» Set exercise:
Below is a listing. Quote from it, exactly, the lines from the one containing "return Compound(children=[Pos(x, y, 0)" down to the one containing "bpy.data.objects.remove(obj)", both ends included, and nothing else.

» Source excerpt:
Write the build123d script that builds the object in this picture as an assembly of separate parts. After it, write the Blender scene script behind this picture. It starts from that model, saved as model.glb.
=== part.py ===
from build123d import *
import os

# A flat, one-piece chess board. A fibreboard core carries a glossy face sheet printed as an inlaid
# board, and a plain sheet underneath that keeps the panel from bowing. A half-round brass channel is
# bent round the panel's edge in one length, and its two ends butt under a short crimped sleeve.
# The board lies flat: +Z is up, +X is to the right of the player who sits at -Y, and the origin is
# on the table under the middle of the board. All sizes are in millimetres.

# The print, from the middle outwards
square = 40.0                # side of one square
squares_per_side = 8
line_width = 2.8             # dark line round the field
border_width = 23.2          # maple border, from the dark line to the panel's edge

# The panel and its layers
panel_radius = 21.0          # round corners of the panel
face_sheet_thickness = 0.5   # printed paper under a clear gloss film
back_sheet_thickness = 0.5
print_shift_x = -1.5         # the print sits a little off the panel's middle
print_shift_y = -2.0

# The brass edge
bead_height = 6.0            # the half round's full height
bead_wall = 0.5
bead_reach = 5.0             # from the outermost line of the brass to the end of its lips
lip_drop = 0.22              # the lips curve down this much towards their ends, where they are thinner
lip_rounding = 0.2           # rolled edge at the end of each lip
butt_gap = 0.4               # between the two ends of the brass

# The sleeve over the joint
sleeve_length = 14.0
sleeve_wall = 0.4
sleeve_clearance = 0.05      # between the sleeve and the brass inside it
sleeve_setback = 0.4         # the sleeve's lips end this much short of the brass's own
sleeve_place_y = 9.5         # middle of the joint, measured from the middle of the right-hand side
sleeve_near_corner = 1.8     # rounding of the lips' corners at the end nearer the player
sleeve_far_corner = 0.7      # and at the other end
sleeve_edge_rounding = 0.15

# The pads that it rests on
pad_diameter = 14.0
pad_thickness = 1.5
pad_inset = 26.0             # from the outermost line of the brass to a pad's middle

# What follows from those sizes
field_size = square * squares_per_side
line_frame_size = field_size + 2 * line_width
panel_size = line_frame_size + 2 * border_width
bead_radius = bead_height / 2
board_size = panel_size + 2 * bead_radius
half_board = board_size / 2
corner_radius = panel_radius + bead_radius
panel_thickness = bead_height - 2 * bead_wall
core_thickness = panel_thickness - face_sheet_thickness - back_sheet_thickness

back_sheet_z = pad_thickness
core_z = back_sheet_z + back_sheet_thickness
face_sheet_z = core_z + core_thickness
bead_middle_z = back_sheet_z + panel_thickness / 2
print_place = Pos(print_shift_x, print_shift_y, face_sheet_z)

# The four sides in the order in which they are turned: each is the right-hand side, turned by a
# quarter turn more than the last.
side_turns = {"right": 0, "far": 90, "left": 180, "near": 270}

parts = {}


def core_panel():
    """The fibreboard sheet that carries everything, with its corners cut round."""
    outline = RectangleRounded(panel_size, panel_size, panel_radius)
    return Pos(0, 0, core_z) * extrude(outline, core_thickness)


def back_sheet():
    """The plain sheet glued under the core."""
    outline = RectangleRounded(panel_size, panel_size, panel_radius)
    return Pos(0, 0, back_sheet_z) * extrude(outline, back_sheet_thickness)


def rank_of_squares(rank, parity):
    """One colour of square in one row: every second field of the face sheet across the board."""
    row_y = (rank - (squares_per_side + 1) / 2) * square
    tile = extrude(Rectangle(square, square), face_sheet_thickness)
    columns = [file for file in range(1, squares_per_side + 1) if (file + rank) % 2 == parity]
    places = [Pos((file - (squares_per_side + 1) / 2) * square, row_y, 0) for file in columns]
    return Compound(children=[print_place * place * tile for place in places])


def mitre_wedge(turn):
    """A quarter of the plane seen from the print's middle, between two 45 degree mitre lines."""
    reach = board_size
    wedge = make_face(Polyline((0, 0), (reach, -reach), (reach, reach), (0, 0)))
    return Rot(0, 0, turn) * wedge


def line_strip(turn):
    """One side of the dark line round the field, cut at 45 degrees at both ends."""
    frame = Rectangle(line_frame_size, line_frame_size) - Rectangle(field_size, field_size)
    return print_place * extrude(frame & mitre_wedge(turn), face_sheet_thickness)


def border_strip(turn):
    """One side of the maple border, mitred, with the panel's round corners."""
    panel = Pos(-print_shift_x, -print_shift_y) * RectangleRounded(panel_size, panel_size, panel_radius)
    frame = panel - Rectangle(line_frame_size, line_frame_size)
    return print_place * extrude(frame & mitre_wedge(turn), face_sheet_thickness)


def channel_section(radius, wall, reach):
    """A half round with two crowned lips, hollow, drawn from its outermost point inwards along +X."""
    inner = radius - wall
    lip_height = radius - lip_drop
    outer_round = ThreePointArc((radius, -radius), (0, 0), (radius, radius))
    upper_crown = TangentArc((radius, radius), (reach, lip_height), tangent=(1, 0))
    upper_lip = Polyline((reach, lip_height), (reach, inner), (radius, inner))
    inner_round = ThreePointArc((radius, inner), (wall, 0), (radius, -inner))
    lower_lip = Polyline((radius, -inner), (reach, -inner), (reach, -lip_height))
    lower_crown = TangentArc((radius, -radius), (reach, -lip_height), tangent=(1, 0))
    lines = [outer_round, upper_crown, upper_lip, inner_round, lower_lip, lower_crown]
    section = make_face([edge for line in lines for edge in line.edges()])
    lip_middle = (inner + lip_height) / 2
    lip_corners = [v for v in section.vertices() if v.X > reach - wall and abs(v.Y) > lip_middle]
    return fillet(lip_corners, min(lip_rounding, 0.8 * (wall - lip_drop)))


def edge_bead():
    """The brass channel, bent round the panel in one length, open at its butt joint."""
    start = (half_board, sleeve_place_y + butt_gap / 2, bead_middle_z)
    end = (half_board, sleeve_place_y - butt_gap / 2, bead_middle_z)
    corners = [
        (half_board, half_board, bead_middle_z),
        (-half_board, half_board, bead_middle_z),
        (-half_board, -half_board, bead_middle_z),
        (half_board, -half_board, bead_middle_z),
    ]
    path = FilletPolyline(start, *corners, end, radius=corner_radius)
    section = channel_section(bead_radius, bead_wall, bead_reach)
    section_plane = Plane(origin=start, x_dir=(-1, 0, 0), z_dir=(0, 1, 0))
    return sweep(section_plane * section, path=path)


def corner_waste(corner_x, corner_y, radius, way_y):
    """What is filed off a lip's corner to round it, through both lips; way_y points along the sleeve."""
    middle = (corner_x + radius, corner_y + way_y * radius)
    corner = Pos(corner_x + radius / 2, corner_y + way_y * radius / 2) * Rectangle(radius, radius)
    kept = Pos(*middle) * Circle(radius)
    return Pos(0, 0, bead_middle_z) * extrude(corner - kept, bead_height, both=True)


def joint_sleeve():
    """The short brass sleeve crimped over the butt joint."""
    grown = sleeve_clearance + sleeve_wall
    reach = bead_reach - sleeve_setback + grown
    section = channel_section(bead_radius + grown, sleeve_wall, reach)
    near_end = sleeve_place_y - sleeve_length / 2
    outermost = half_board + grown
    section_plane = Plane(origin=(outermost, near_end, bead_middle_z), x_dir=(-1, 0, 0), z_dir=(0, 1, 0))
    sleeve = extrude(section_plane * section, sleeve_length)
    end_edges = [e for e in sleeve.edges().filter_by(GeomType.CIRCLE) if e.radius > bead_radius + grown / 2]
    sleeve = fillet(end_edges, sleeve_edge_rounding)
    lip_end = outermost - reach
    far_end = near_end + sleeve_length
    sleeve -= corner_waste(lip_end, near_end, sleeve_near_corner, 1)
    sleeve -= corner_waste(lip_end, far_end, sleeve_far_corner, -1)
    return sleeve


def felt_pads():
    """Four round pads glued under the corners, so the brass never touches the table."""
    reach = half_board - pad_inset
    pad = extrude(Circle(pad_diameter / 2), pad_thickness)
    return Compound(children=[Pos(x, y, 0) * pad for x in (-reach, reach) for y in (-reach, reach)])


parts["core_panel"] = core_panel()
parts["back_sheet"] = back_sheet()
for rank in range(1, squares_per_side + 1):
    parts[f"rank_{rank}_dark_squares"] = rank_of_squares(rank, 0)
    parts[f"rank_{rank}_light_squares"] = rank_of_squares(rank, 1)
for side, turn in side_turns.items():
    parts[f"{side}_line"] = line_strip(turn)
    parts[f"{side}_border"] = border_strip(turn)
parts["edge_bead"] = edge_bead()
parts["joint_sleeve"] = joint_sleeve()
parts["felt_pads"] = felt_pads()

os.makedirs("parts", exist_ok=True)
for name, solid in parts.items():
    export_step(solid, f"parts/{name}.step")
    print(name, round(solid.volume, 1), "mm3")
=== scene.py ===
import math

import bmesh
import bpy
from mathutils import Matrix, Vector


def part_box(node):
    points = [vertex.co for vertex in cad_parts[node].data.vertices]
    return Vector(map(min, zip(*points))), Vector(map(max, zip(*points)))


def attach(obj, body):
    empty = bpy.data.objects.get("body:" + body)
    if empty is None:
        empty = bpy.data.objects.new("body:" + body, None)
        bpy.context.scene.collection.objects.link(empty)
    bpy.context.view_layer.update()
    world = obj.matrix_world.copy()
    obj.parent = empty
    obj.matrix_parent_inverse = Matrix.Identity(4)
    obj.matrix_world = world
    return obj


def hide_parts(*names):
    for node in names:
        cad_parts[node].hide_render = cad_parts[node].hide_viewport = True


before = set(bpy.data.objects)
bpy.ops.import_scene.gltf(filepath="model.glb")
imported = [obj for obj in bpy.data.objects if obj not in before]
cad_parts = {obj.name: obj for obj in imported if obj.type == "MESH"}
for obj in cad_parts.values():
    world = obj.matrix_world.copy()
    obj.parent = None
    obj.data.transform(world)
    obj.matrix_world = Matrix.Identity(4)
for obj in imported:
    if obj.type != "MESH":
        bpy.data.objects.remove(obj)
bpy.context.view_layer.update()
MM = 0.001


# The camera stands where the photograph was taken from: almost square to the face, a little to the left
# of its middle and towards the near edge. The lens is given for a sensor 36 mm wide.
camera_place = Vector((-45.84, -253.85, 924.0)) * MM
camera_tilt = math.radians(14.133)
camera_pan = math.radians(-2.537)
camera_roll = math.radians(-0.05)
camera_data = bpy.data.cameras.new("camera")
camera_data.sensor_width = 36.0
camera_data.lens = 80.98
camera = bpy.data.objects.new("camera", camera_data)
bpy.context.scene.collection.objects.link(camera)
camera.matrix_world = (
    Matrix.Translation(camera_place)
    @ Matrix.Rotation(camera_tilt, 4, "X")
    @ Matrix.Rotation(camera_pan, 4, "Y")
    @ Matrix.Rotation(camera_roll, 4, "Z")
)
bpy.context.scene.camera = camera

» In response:
    return Compound(children=[Pos(x, y, 0) * pad for x in (-reach, reach) for y in (-reach, reach)])


parts["core_panel"] = core_panel()
parts["back_sheet"] = back_sheet()
for rank in range(1, squares_per_side + 1):
    parts[f"rank_{rank}_dark_squares"] = rank_of_squares(rank, 0)
    parts[f"rank_{rank}_light_squares"] = rank_of_squares(rank, 1)
for side, turn in side_turns.items():
    parts[f"{side}_line"] = line_strip(turn)
    parts[f"{side}_border"] = border_strip(turn)
parts["edge_bead"] = edge_bead()
parts["joint_sleeve"] = joint_sleeve()
parts["felt_pads"] = felt_pads()

os.makedirs("parts", exist_ok=True)
for name, solid in parts.items():
    export_step(solid, f"parts/{name}.step")
    print(name, round(solid.volume, 1), "mm3")
=== scene.py ===
import math

import bmesh
import bpy
from mathutils import Matrix, Vector


def part_box(node):
    points = [vertex.co for vertex in cad_parts[node].data.vertices]
    return Vector(map(min, zip(*points))), Vector(map(max, zip(*points)))


def attach(obj, body):
    empty = bpy.data.objects.get("body:" + body)
    if empty is None:
        empty = bpy.data.objects.new("body:" + body, None)
        bpy.context.scene.collection.objects.link(empty)
    bpy.context.view_layer.update()
    world = obj.matrix_world.copy()
    obj.parent = empty
    obj.matrix_parent_inverse = Matrix.Identity(4)
    obj.matrix_world = world
    return obj


def hide_parts(*names):
    for node in names:
        cad_parts[node].hide_render = cad_parts[node].hide_viewport = True


before = set(bpy.data.objects)
bpy.ops.import_scene.gltf(filepath="model.glb")
imported = [obj for obj in bpy.data.objects if obj not in before]
cad_parts = {obj.name: obj for obj in imported if obj.type == "MESH"}
for obj in cad_parts.values():
    world = obj.matrix_world.copy()
    obj.parent = None
    obj.data.transform(world)
    obj.matrix_world = Matrix.Identity(4)
for obj in imported:
    if obj.type != "MESH":
        bpy.data.objects.remove(obj)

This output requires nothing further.